- [Goal]: Retype exactly the stretch of lines that begins at the line containing "if empty is" and ends at the last line of the data, with no other lines.

::: Supplied material

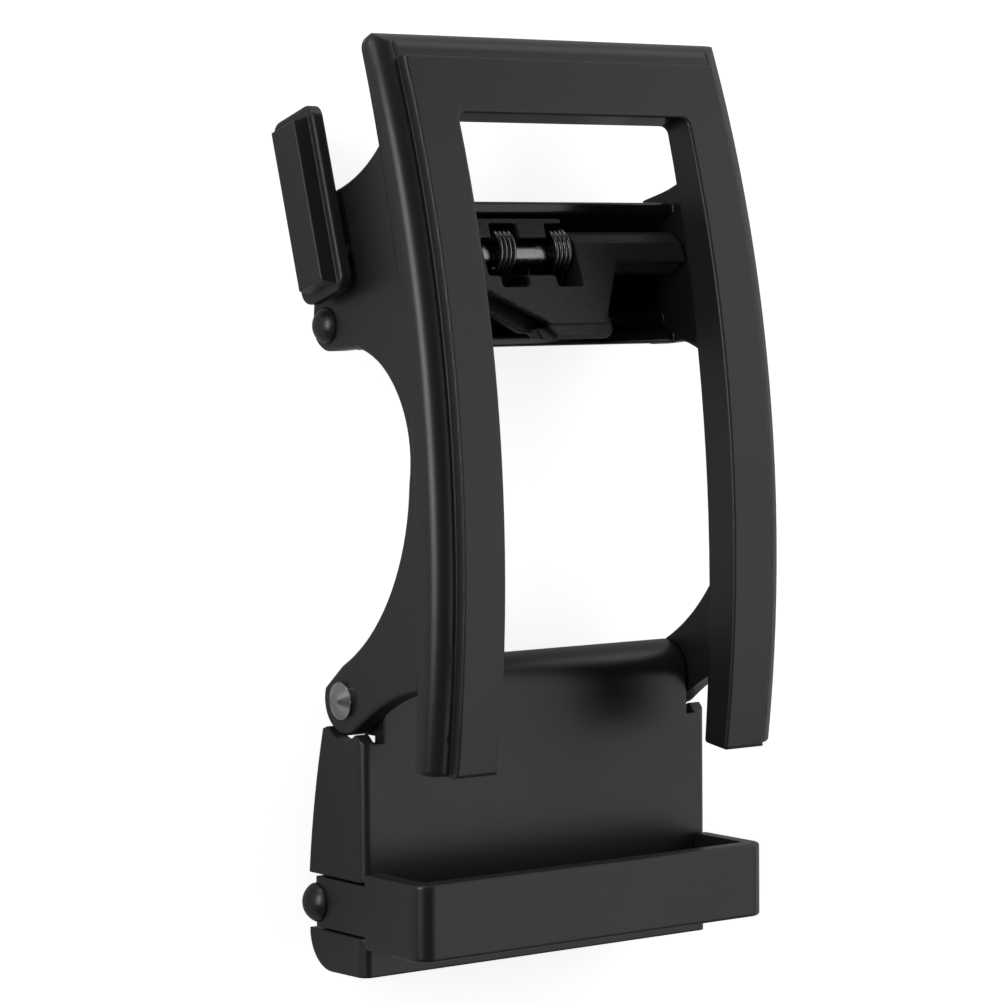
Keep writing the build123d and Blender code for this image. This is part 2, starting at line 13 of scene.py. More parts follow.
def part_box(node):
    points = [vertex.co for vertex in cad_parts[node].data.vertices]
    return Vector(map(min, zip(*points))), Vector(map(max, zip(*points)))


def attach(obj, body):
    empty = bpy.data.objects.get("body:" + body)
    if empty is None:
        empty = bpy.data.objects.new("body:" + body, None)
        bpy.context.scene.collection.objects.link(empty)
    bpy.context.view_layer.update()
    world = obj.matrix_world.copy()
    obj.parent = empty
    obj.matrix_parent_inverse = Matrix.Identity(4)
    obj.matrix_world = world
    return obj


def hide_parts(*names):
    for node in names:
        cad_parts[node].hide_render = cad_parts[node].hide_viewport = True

::::::

- [Solution]:
    if empty is None:
        empty = bpy.data.objects.new("body:" + body, None)
        bpy.context.scene.collection.objects.link(empty)
    bpy.context.view_layer.update()
    world = obj.matrix_world.copy()
    obj.parent = empty
    obj.matrix_parent_inverse = Matrix.Identity(4)
    obj.matrix_world = world
    return obj


def hide_parts(*names):
    for node in names:
        cad_parts[node].hide_render = cad_parts[node].hide_viewport = True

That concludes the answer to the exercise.